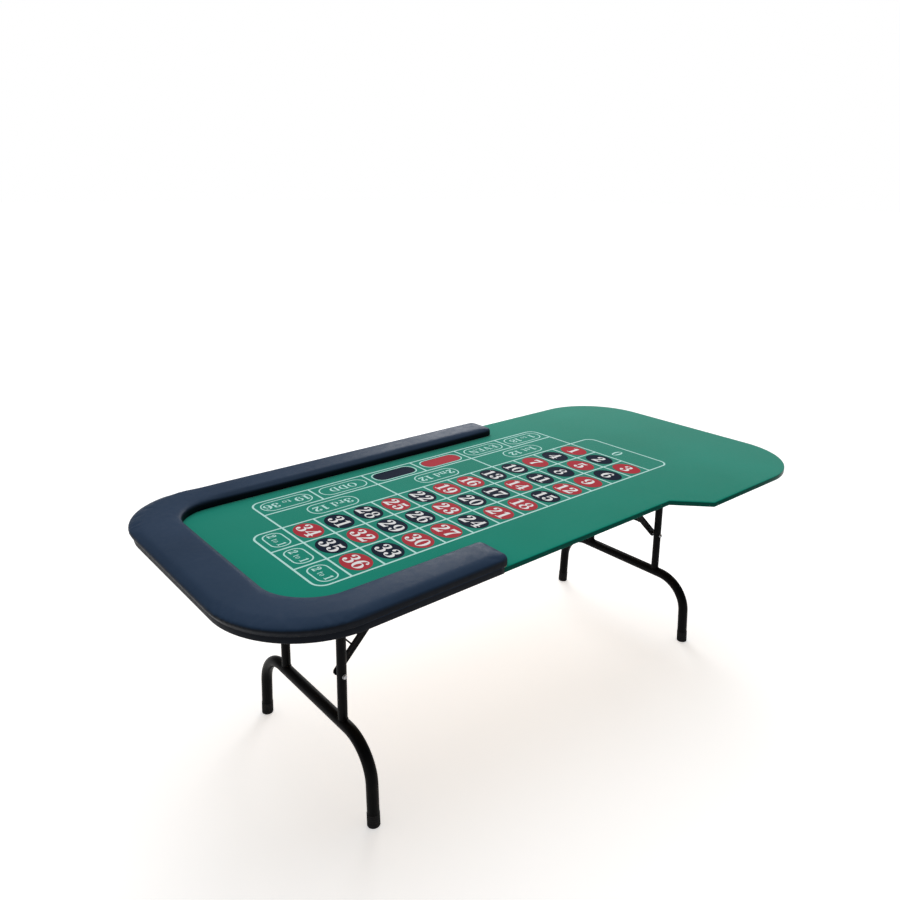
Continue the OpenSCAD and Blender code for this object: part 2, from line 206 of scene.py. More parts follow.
def cloth_material(name, dark, light, side):
    """Short-napped billiard-type cloth: fine crossed weave, fibre noise and sheen, and painted shade:
    upright faces take the darker side colour.
    """
    m = Nodes(name)
    broad = m.noise(2.2, 3.0)
    fibre = m.noise(1400.0, 2.0, 0.7)
    mixed = m.math("ADD", m.math("MULTIPLY", broad, 0.75), m.math("MULTIPLY", fibre, 0.25))
    top = m.ramp(mixed, [(0.3, dark), (0.7, light)])
    # Painted shade: faces that stand upright take the dark side colour, faces that look up take the
    # top's colours.
    m.set(Base_Color=m.blend(m.upward(0.2, 0.9), side, top), Roughness=0.9)
    warp, weft = (m.add("ShaderNodeTexWave", {"Vector": m.place, "Scale": 900.0, "Distortion": 0.6},
                        bands_direction=way).outputs["Fac"] for way in "XY")
    normal = m.bump(m.math("MAXIMUM", warp, weft), 0.18, 0.0002)
    m.set(Normal=m.bump(fibre, 0.25, 0.0003, normal))
    m.set(Sheen_Weight=0.85, Sheen_Roughness=0.29, Specular_IOR_Level=0.04)
    return m.material


def ink_material(name, color, vary=0.10):
    """Screen-printed ink: the colour breaks up a little where the fibres stand."""
    m = Nodes(name)
    fibre = m.noise(900.0, 3.0, 0.7)
    dark = tuple(c * (1 - vary) for c in color)
    m.set(Base_Color=m.ramp(fibre, [(0.35, dark), (0.65, color)]), Roughness=0.7)
    m.set(Normal=m.bump(fibre, 0.2, 0.0002), Specular_IOR_Level=0.04)
    return m.material


def vinyl_material():
    """Dark slate vinyl with a pebbled grain, painted lighter where it faces up and near black where it
    stands upright, as painted light and shade.
    """
    m = Nodes("armrest_vinyl")
    grain = m.voronoi(420.0, "DISTANCE_TO_EDGE")
    pebble = m.remap(grain, 0.0, 0.28, 0.0, 1.0)
    broad = m.noise(5.0, 4.0)
    painted_lit_top = m.ramp(broad, [(0.3, (0.019, 0.043, 0.088)), (0.7, (0.025, 0.052, 0.104))])
    # Painted light and shade: faces that look up take the lighter top colours, and upright and
    # downward faces take the near-black side colour.
    m.set(Base_Color=m.blend(m.upward(0.1, 0.95), (0.0012, 0.003, 0.007), painted_lit_top))
    m.set(Roughness=m.remap(m.noise(60.0, 4.0), 0.3, 0.7, 0.40, 0.52))
    normal = m.bump(pebble, 0.22, 0.0004)
    m.set(Normal=m.bump(m.noise(18.0, 3.0), 0.12, 0.003, normal), Specular_IOR_Level=0.08)
    return m.material


def enamel_material(name, color, rough=0.3):
    """Baked black enamel on tube, with a fine orange-peel skin and dust in the hollows."""
    m = Nodes(name)
    peel = m.noise(320.0, 3.0, 0.6)
    dust = m.noise(14.0, 6.0, 0.65)
    worn = tuple(c * 2.2 + 0.0015 for c in color)
    m.set(Base_Color=m.ramp(dust, [(0.45, color), (0.85, worn)]))
    m.set(Roughness=m.remap(dust, 0.3, 0.75, rough, rough + 0.16))
    m.set(Normal=m.bump(peel, 0.12, 0.0003), Specular_IOR_Level=0.05)
    return m.material


def zinc_material():
    """Bright zinc on screws, bolts and rivets, with turning marks and a few dull patches."""
    m = Nodes("zinc_steel")
    patch = m.noise(120.0, 4.0)
    m.set(Base_Color=m.ramp(patch, [(0.3, (0.30, 0.31, 0.33)), (0.7, (0.48, 0.49, 0.51))]),
          Metallic=1.0, Roughness=m.remap(patch, 0.3, 0.7, 0.28, 0.48))
    m.set(Normal=m.bump(m.noise(900.0, 2.0), 0.1, 0.0002))
    return m.material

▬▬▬

→ **DIRECTIONS FOR THIS TASK**:
Produce an exact copy of the whole listing.

→ **ANSWER IN FULL**:
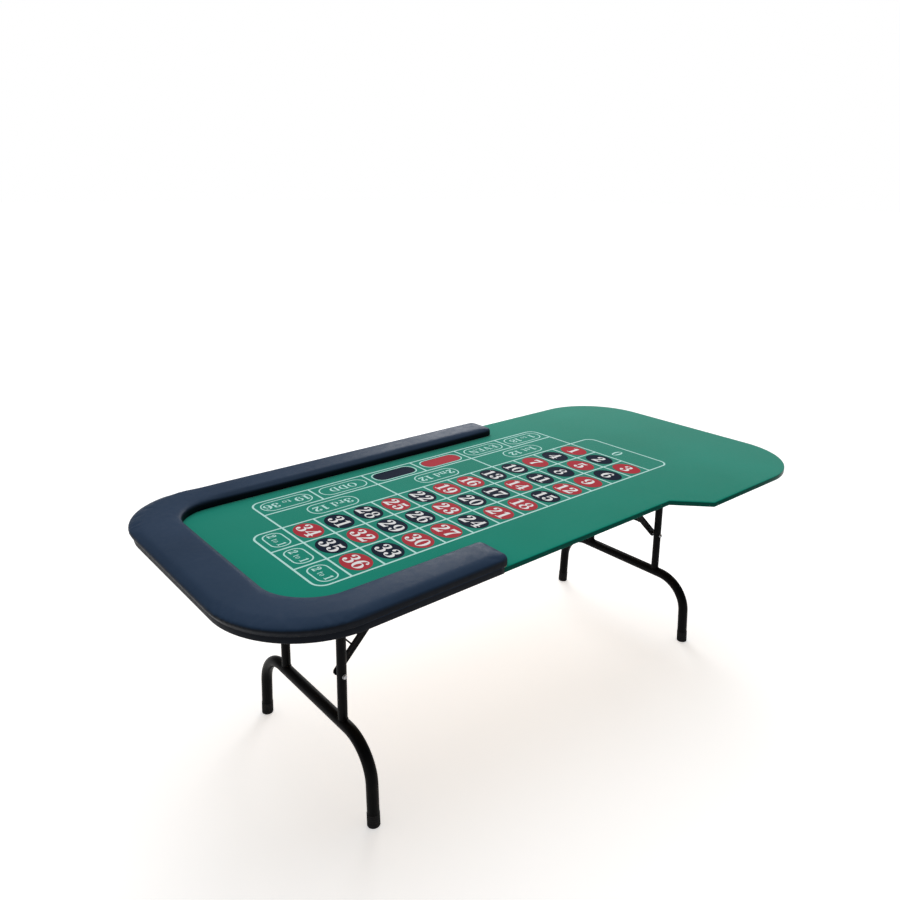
Continue the OpenSCAD and Blender code for this object: part 2, from line 206 of scene.py. More parts follow.
def cloth_material(name, dark, light, side):
    """Short-napped billiard-type cloth: fine crossed weave, fibre noise and sheen, and painted shade:
    upright faces take the darker side colour.
    """
    m = Nodes(name)
    broad = m.noise(2.2, 3.0)
    fibre = m.noise(1400.0, 2.0, 0.7)
    mixed = m.math("ADD", m.math("MULTIPLY", broad, 0.75), m.math("MULTIPLY", fibre, 0.25))
    top = m.ramp(mixed, [(0.3, dark), (0.7, light)])
    # Painted shade: faces that stand upright take the dark side colour, faces that look up take the
    # top's colours.
    m.set(Base_Color=m.blend(m.upward(0.2, 0.9), side, top), Roughness=0.9)
    warp, weft = (m.add("ShaderNodeTexWave", {"Vector": m.place, "Scale": 900.0, "Distortion": 0.6},
                        bands_direction=way).outputs["Fac"] for way in "XY")
    normal = m.bump(m.math("MAXIMUM", warp, weft), 0.18, 0.0002)
    m.set(Normal=m.bump(fibre, 0.25, 0.0003, normal))
    m.set(Sheen_Weight=0.85, Sheen_Roughness=0.29, Specular_IOR_Level=0.04)
    return m.material


def ink_material(name, color, vary=0.10):
    """Screen-printed ink: the colour breaks up a little where the fibres stand."""
    m = Nodes(name)
    fibre = m.noise(900.0, 3.0, 0.7)
    dark = tuple(c * (1 - vary) for c in color)
    m.set(Base_Color=m.ramp(fibre, [(0.35, dark), (0.65, color)]), Roughness=0.7)
    m.set(Normal=m.bump(fibre, 0.2, 0.0002), Specular_IOR_Level=0.04)
    return m.material


def vinyl_material():
    """Dark slate vinyl with a pebbled grain, painted lighter where it faces up and near black where it
    stands upright, as painted light and shade.
    """
    m = Nodes("armrest_vinyl")
    grain = m.voronoi(420.0, "DISTANCE_TO_EDGE")
    pebble = m.remap(grain, 0.0, 0.28, 0.0, 1.0)
    broad = m.noise(5.0, 4.0)
    painted_lit_top = m.ramp(broad, [(0.3, (0.019, 0.043, 0.088)), (0.7, (0.025, 0.052, 0.104))])
    # Painted light and shade: faces that look up take the lighter top colours, and upright and
    # downward faces take the near-black side colour.
    m.set(Base_Color=m.blend(m.upward(0.1, 0.95), (0.0012, 0.003, 0.007), painted_lit_top))
    m.set(Roughness=m.remap(m.noise(60.0, 4.0), 0.3, 0.7, 0.40, 0.52))
    normal = m.bump(pebble, 0.22, 0.0004)
    m.set(Normal=m.bump(m.noise(18.0, 3.0), 0.12, 0.003, normal), Specular_IOR_Level=0.08)
    return m.material


def enamel_material(name, color, rough=0.3):
    """Baked black enamel on tube, with a fine orange-peel skin and dust in the hollows."""
    m = Nodes(name)
    peel = m.noise(320.0, 3.0, 0.6)
    dust = m.noise(14.0, 6.0, 0.65)
    worn = tuple(c * 2.2 + 0.0015 for c in color)
    m.set(Base_Color=m.ramp(dust, [(0.45, color), (0.85, worn)]))
    m.set(Roughness=m.remap(dust, 0.3, 0.75, rough, rough + 0.16))
    m.set(Normal=m.bump(peel, 0.12, 0.0003), Specular_IOR_Level=0.05)
    return m.material


def zinc_material():
    """Bright zinc on screws, bolts and rivets, with turning marks and a few dull patches."""
    m = Nodes("zinc_steel")
    patch = m.noise(120.0, 4.0)
    m.set(Base_Color=m.ramp(patch, [(0.3, (0.30, 0.31, 0.33)), (0.7, (0.48, 0.49, 0.51))]),
          Metallic=1.0, Roughness=m.remap(patch, 0.3, 0.7, 0.28, 0.48))
    m.set(Normal=m.bump(m.noise(900.0, 2.0), 0.1, 0.0002))
    return m.material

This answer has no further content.